Although Rasmus is quite clearly right to have fixed the undefined behaviour and is probably quite charming in person, if anyone in our company responded to one of our customers like that, well, there'd be trouble.
He could've saved himself a lot of grief if his first reply had been:
Hi,
I'm sorry to hear this change has broken your existing code. We've been cleaning up undefined behaviours such as the one you're relying on in this release and this particular fix has been reviewed and accepted by the community over a 3 month period, so there's no chance to revert it now.
Going forward, you can either patch your code to stop relying on the undocumented behaviour (e.g. cast the string to a float) or you're also free to modify the PHP source to return to the previous behaviour - one of the benefits of relying on an open source framework.
Best regards,
Rasmus Lerdorf, creator of PHP
Sadly, this would never have appeared on HN and thus brightend up my Monday morning.
They might indeed, but the person filing the bug report in question (in their capacity as a user of PHP, at any rate) is not a customer of Yahoo! Inc., and thus Rasmus' employment there is irrelevant to the point at hand.
That point, rhetoric aside, is that the reporter is not party to a commercial contract with the people who fix bugs in PHP, whoever they might happen to be. Consequently, there should not be the "trouble" that moconnor asserted would occur should anyone in his organisation respond to a customer in that manner. The two parties simply do not have that relationship.

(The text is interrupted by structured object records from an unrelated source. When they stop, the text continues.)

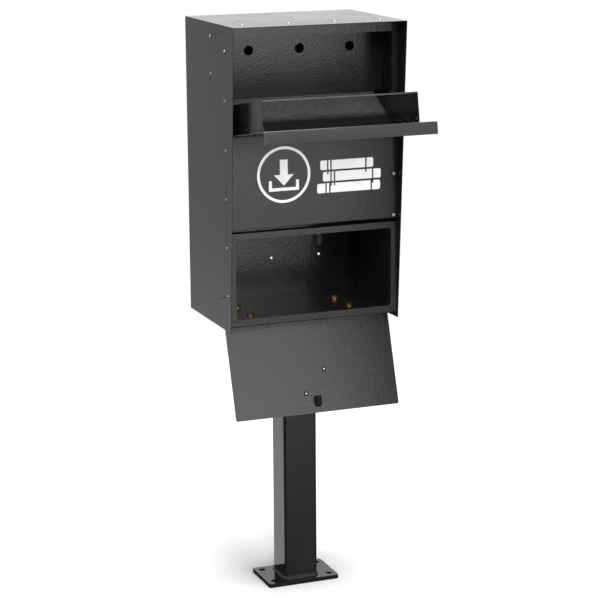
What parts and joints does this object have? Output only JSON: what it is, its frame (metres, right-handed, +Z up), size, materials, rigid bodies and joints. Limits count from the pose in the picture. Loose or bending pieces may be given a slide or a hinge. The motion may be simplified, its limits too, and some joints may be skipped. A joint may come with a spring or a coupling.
{
  "type": "pedestal book drop box",
  "caption": "Free-standing book and envelope drop box on a square post, with a tilting anti-theft hopper, a hinged access door with a cam lock, and an anchor plate.",
  "frame": {"origin": "centre of the base plate underside, under the post centre line, on the ground", "axes": "+Z up, -Y is the front with the hopper and the access door, +X to the right seen from the front"},
  "size_m": [0.4026, 0.491, 1.3063],
  "materials": {
    "powder_coat": "semi-gloss black powder coat",
    "post_coat": "semi-gloss black powder coat",
    "rivet_metal": "plain blind rivets and hinge pins",
    "yellow_zinc": "yellow passivated zinc plate",
    "lock_chrome": "nickel plated",
    "black_zinc": "black passivated zinc plate",
    "sign_film": "white vinyl film"
  },
  "bodies": {
    "box": {"access_hinge_fixed_leaf": "powder_coat", "access_hinge_pin": "rivet_metal", "back_panel": "powder_coat", "baffle_rivets": "rivet_metal", "base_plate": "post_coat", "base_weld": "post_coat", "book_stack_sign": "sign_film", "deposit_badge": "sign_film", "door_frame": "powder_coat", "door_stops": "powder_coat", "floor_panel": "powder_coat", "front_panel": "powder_coat", "front_rivets": "rivet_metal", "head_weld": "post_coat", "hopper_hinge_fixed_leaf": "powder_coat", "hopper_hinge_pin": "rivet_metal", "left_side_panel": "powder_coat", "pedestal_bolts": "yellow_zinc", "pedestal_nuts": "yellow_zinc", "pedestal_washers": "yellow_zinc", "post": "post_coat", "post_head_plate": "post_coat", "right_side_panel": "powder_coat", "roof_rivets": "rivet_metal", "security_baffle": "powder_coat", "side_rivets": "rivet_metal", "stile_doubler": "powder_coat", "strike_bracket": "black_zinc", "top_panel": "powder_coat"},
    "hopper": {"hopper_door": "powder_coat", "hopper_left_cheek": "powder_coat", "hopper_right_cheek": "powder_coat", "hopper_foot_angles": "powder_coat", "hopper_back_plate": "powder_coat", "hopper_cross_strip": "powder_coat", "hopper_rivets": "powder_coat", "hopper_hinge_leaf": "powder_coat"},
    "access_door": {"access_door": "powder_coat", "access_hinge_leaf": "powder_coat", "door_inserts": "black_zinc", "door_screws": "rivet_metal", "lock_body": "lock_chrome", "lock_nut": "black_zinc"},
    "lock": {"lock_plug": "lock_chrome", "lock_cam": "black_zinc", "cam_screw": "black_zinc"}
  },
  "joints": [
    {"name": "hopper_tilt", "type": "hinge", "parent": "box", "child": "hopper", "pos_m": [0, -0.1363, 1.0685], "axis": [1, 0, 0], "range_deg": [-80, 0]},
    {"name": "access_door_swing", "type": "hinge", "parent": "box", "child": "access_door", "pos_m": [0, -0.111, 0.644], "axis": [1, 0, 0], "range_deg": [-161.7, 0]},
    {"name": "lock_turn", "type": "hinge", "parent": "access_door", "child": "lock", "pos_m": [0.001, -0.15104, 0.45923], "axis": [0, -0.9494, 0.314], "range_deg": [0, 90]}
  ]
}
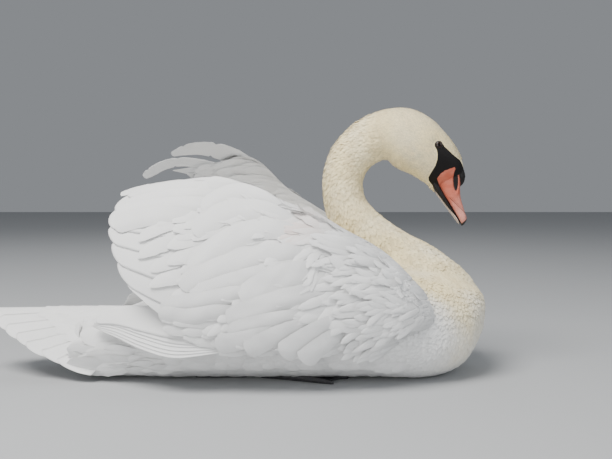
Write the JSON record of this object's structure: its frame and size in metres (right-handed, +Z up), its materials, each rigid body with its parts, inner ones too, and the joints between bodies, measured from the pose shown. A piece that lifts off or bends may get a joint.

The phrase "unpaid volunteer" comes from Rasmus himself, in the bug report under discussion: "Wow, a classic case of how not to treat unpaid volunteers who provide critical pieces of your money-making infrastructure."
he could also tested his damn application before upgrading php.
in his make up world that makes it too dificult to fix his code, he would have to go trhu 7 levels of testing hell... so why not apply it to the platform?
He could've saved himself a lot of grief if his first reply had been:
Hi,
I'm sorry to hear this change has broken your existing code. We've been cleaning up undefined behaviours such as the one you're relying on in this release and this particular fix has been reviewed and accepted by the community over a 3 month period, so there's no chance to revert it now.
Going forward, you can either patch your code to stop relying on the undocumented behaviour (e.g. cast the string to a float) or you're also free to modify the PHP source to return to the previous behaviour - one of the benefits of relying on an open source framework.
Best regards, Rasmus Lerdorf, creator of PHP
Sadly, this would never have appeared on HN and thus brightend up my Monday morning.